2119(a), because it raises legal arguments neither stated nor contemplated
by his statement of the questions involved. See id. at 8-13; see also
Pa.R.A.P. 2116(a) (“No question will be considered unless it is stated in the
statement of questions involved or fairly suggested thereby.”).
We have explained:
The Rules of Appellate Procedure state unequivocally that each question an appellant raises is to be supported by discussion and analysis of pertinent authority. Appellate arguments which fail to adhere to these rules may be considered waived, and arguments which are not appropriately developed are waived. Arguments not appropriately developed include those where the party has failed to cite any authority in support of a contention. This Court will not act as counsel and will not develop arguments on behalf of an appellant.
Coulter v. Ramsden, 94 A.3d 1080, 1088-89 (Pa. Super. 2014) (citations
and quotation marks omitted; italics and underline emphasis added).
Page presents the facts in a light most favorable to himself — rather
than the Commonwealth, the verdict winner — and attempts to retry the case
and/or impugn the trial judge, the police, the district attorney, and every
attorney who represented him in this matter. Much of the argument lacks
citation to pertinent authority and is unintelligible. Page has failed to develop
-8- J-S40023-23
meaningful legal argument for review.6 Thus, Page waived all issues on appeal
for these reasons as well. See Coulter, 94 A.3d at 1088-89.

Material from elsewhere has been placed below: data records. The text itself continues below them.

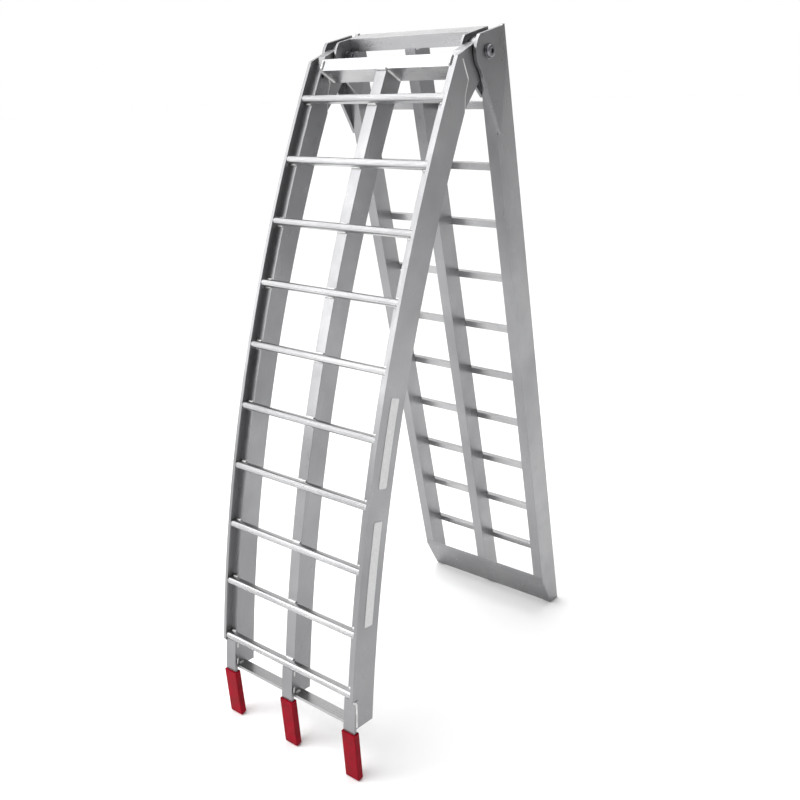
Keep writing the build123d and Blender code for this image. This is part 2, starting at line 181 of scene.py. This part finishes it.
def add_bead(verts, faces, points, radius):
    """A rippled weld bead with rounded ends along a polyline."""
    rings, length = resample(points, RIPPLE / BEAD_STEPS)
    first = len(verts)
    for i, (point, distance) in enumerate(rings):
        after = rings[min(i + 1, len(rings) - 1)][0]
        before = rings[max(i - 1, 0)][0]
        along = (after - before).normalized()
        across = along.orthogonal().normalized()
        other = along.cross(across)
        end = min(distance, length - distance)
        taper = math.sqrt(max(0.0, 1 - (1 - min(1.0, end / radius)) ** 2))
        stray = WANDER * math.sin(WANDER_RATE * distance)
        wave = RIPPLE_LOW + RIPPLE_RISE * abs(math.sin(math.pi * distance / RIPPLE + stray))
        size = radius * max(BEAD_TIP, taper) * wave
        for k in range(BEAD_SIDES):
            angle = 2 * math.pi * k / BEAD_SIDES
            verts.append(point + (across * math.cos(angle) + other * math.sin(angle)) * size)
    for i in range(len(rings) - 1):
        for k in range(BEAD_SIDES):
            a = first + i * BEAD_SIDES + k
            b = first + i * BEAD_SIDES + (k + 1) % BEAD_SIDES
            faces.append((a, b, b + BEAD_SIDES, a + BEAD_SIDES))
    faces.append(tuple(first + k for k in reversed(range(BEAD_SIDES))))
    last = first + (len(rings) - 1) * BEAD_SIDES
    faces.append(tuple(last + k for k in range(BEAD_SIDES)))


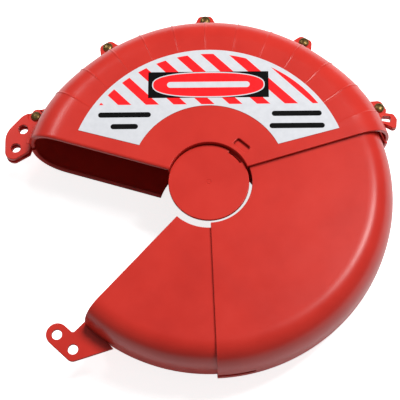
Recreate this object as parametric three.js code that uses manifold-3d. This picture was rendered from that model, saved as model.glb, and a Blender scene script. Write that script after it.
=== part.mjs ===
// Rotating handwheel lockout cover: three nested C-section sectors that turn about one axis.
//
// Millimetres, +Z up. The cover lies on its back. The origin is on the turning axis, in the front
// face of the centre disc, and +Z points out of the labelled front. Angles are counted
// counter-clockwise from +X, looking at the front.

import * as THREE from 'three';
import { mergeVertices } from 'three/addons/utils/BufferGeometryUtils.js';
import Module from 'manifold-3d';

const wasm = await Module();
wasm.setup();

// ---------------------------------------------------------------- driving dimensions

const DEPTH = 88; // overall depth of the fixed sector
const DISC_RECESS = 5; // centre disc's face below the fixed sector's front face
const MID_Z = DISC_RECESS - DEPTH / 2; // parting plane of all three sectors

const FLAT_RADIUS = 153; // where the flat walls end and the rounded rim begins
const RIM_POWER = 2.4; // superellipse exponent of the rim's section
const RIM_STEPS = 8; // chords in a quarter of the rim's section
const TURN_STEPS = 72; // chords in a full turn
const SEAM = 0.15; // half of the seam between front and back halves
const BACK_HUB = 53; // radius of the hub opening in every back wall

// rim: outer radius, half: half of the depth, wall: thickness, hub: radius of the front hub opening
const FIXED = { rim: 187, half: DEPTH / 2, wall: 3, hub: 39.9 };
const MIDDLE = { rim: 181.3, half: 40.2, wall: 2.6, hub: 41.9 };
const INNER = { rim: 177.2, half: 36.6, wall: 2.6, hub: 45.7 };

// End planes of the fixed sector: their slope, and where they cross the line from the axis to +Y
const RIGHT_END = { slope: 16, rise: 2.6 };
const LEFT_END = { slope: 17.6, rise: 0 };
const SPREAD = { from: 37, to: 62, by: 3.3 }; // its rim grows this much, by the angle from its middle
const SECTOR_SPAN = 147; // angle covered by each moving sector
const MIDDLE_LEAD = 271.2; // leading end of the middle sector
const INNER_LEAD = 226.7; // leading end of the inner sector
const LOCKED_LEAD = 161.7; // leading end of the inner sector when it is locked shut

const COLLAR = { outer: 41.4, depth: 9.5 }; // bearing collar round the fixed sector's hub opening
const LEDGE = { inner: 37.6, top: 8.3 }; // ledge inside the collar that carries the disc
const MIDDLE_COLLAR = { outer: 44.4, depth: 5.6 };

const DISC = { radius: 39.1, thick: 3, skirtOuter: 37.3, skirtInner: 35.3, skirtDepth: 6 };
const PRY_NOTCH = { inner: 36, from: 32, to: 57 }; // cut in the disc's edge
const PRY_WINDOW = { inner: 44.3, outer: 52.5, from: 38, to: 56.5, round: 2 };

const SHACKLE_HOLE = 4.95; // radius, for a 9.5 mm padlock shackle
const EAR_HOLES = [[202.2, -13.3], [202.2, 8.2]]; // from the leading end: outwards, then inwards
const EAR_HALF = 1.95; // half the thickness of the inner sector's ear
const CLEVIS_GAP = 2.3; // half the gap between the fixed sector's two ear plates
const CLEVIS_HALF = 6; // half the thickness over both ear plates
const SHOULDER = { reach: 193.4, from: -20.5, to: 0.5, height: 0.8 }; // step at the root of a plate
const EAR_SLOT_HALF = 2.75; // half the height of the rim slots that the ear's root passes through
const MIDDLE_SLOT = 36; // length of the ear slot along the middle sector's rim
const FIXED_SLOT_END = 23.2; // angle where the ear slot at the fixed sector's right end stops

const LUG_HALF = 4; // half the thickness over two riveted lugs
const RIVET_RADIUS = 197.3; // rivet circle
const RIVET_PITCH = 31.3;
const RIVET_HOLE = 2.7;
const RIVET_HEAD = { radius: 5.2, rim: 0.5, dome: 2.4 };
const RIVET_POCKET = 8; // radius cut from the ear plate over the first rivet
const REST = 0.25; // gap under a rivet's head, over its tail and round the disc

const LOOP_ANGLE = 23.5; // tether loop beside the last rivet
const STOP = { from: 5, to: 26, lip: 2.5, rib: 3, play: 0.5 }; // rotation stop on the rim
const MOUTH_LIP = { thick: 5.6, deep: 3 }; // inward bead along the end where the handwheel goes in
const LABEL = {
  centre: 4, outer: 137, inner: 75.3, outerEnd: 21.25, innerEnd: 26.15, thick: 0.3, tilt: -1,
};

const FAR = 300; // beyond every part of the cover
const RED = 0xc8372c;

// ---------------------------------------------------------------- solids

const radians = THREE.MathUtils.degToRad;

function solid(geometry) {
  const source = geometry.clone();
  source.deleteAttribute('normal');
  source.deleteAttribute('uv');
  const merged = mergeVertices(source, 1e-4);
  const points = merged.attributes.position.array;
  const corners = Uint32Array.from(merged.index.array);
  if (signedVolume(points, corners) < 0) {
    for (let i = 0; i < corners.length; i += 3) {
      [corners[i], corners[i + 1]] = [corners[i + 1], corners[i]];
    }
  }
  const mesh = new wasm.Mesh({ numProp: 3, vertProperties: Float32Array.from(points), triVerts: corners });
  return new wasm.Manifold(mesh);
}

function signedVolume(points, corners) {
  const [a, b, c] = [0, 1, 2].map(() => new THREE.Vector3());
  let sum = 0;
  for (let i = 0; i < corners.length; i += 3) {
    a.fromArray(points, corners[i] * 3);
    b.fromArray(points, corners[i + 1] * 3);
    c.fromArray(points, corners[i + 2] * 3);
    sum += a.dot(b.cross(c));
  }
  return sum;
}

// A closed [radius, height] profile turned all the way round Z.
function turned(profile, reshape = (geometry) => geometry) {
  const closed = [...profile, profile[0]].map(([r, z]) => new THREE.Vector2(r, z));
  return solid(reshape(new THREE.LatheGeometry(closed, TURN_STEPS).rotateX(Math.PI / 2)));
}

// A closed profile whose first and last points are on the axis.
function turnedOnAxis(profile, steps) {
  const points = profile.map(([r, z]) => new THREE.Vector2(r, z));
  return solid(new THREE.LatheGeometry(points, steps).rotateX(Math.PI / 2));
}

// An outline in XY raised from z0 to z1.
function slab(shape, z0, z1, curveSegments = 6) {
  const raised = new THREE.ExtrudeGeometry(shape, { depth: z1 - z0, bevelEnabled: false, curveSegments });
  return solid(raised.translate(0, 0, z0));
}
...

Accordingly, for the reasons discussed above, we are constrained to
dismiss Page’s appeal.
Appeal dismissed.
Date: 3/7/2024
6 For example, Page’s Bradley claim consists of a citation to Bradley accompanied by a single, bald assertion PCRA counsel was ineffective for failing to raise trial counsel’s alleged ineffectiveness. See Page’s Brief at 10.